In this edition of BIRDIE voices, we meet Dr. Vivek Damodar Ranjan, a postdoc in the group of Dr. Franck Halary at Nantes Université whose research is directed towards using tubulo-interstitium in vitro models to discover new biomarkers for use in virology and drug discovery. Vivek is not only an invested researcher, he is also passionate for science communication and has a biomaterials science blog where he writes about new scientific discoveries.
Vivek started his research career studying mechanical engineering at Nanyang Technical University in Singapore, with a specialization towards 3D printing. ― It was through 3D printing that I made the shift into tissue engineering and biofabrication, to use my experience in engineering techniques to advance biology, Vivek explains. After his Master’s program, Vivek went on to do a PhD focused on 3D cell culture and neural tissue engineering with the goal of developing a 3D in vitro model for Alzheimer’s disease.
― My work was based on making 3D scaffolds and there was no translational research component involved, so the opportunity to combine 3D cell culture with microfluidic chips and perfusion dynamics was what really made me interested in this project, Vivek continues.
Vivek describes the transition from engineering to biology as a huge shift at first. ― I had never held a pipette before or worked with cell cultures, he explains. ― In the beginning of my PhD, it was a bit hard, but I also learnt a lot every day and became more comfortable with the biology aspect over time, Vivek says. If his PhD project began in engineering and moved more and more towards biology, starting to work in the BIRDIE project was taking a step closer to his engineering background. ― Now I am in a more interdisciplinary environment in the interface between engineering and biology, which is where I wanted to be in the first place, Vivek continues.

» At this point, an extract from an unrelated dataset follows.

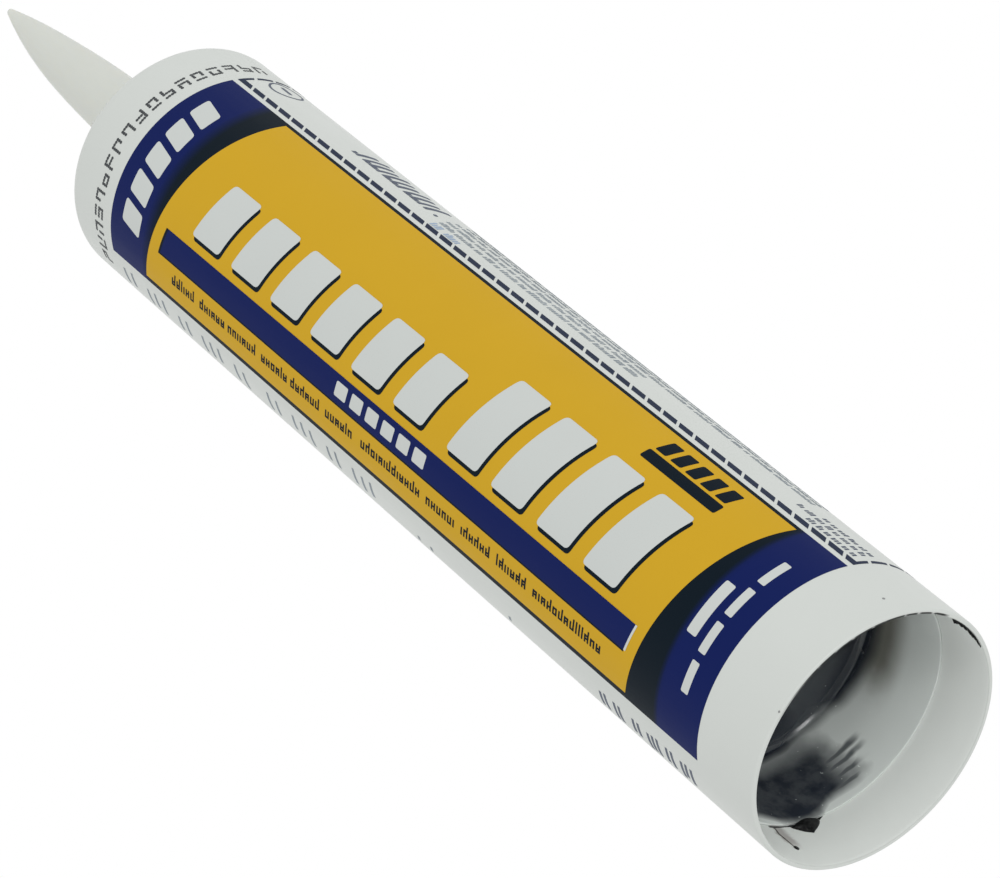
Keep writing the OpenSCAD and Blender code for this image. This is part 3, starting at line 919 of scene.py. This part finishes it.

Vivek’s role in the BIRDIE project is to develop in vitro renal tubul interstitium using microfluidic chips and to compare how the cells in the model behave under both stationary and dynamic conditions, when fluid shear stress is applied. ― Once the model is built, Vivek explains, the second step will be to apply it in nephrotoxicity studies to discover biomarkers that can be used in drug discovery. The final step in Vivek’s part of the project will be to apply the same model to study BK virus infection, a virus commonly associated with patients that have had a kidney transplant, to research viral infection biomarkers.
― I am really looking forward to seeing how the cells will behave under fluid shear stress, which is similar to the conditions inside the body, and to see if there are clear differences in morphology and gene expression compared with static cultures, Vivek explains.
Vivek describes himself as a generalist in terms of finding inspiration to do research, his enthusiasm for science often comes from seeing the bigger picture. As such, an important goal for him is being part of a project that can transition from the research laboratory to actual applications, creating in vitro models that can replicate what happens in the body has the capacity to replace animal models in virology and drug development.
― That would be the ultimate result of the combined work that we are doing over the course of these four years, Vivek concludes.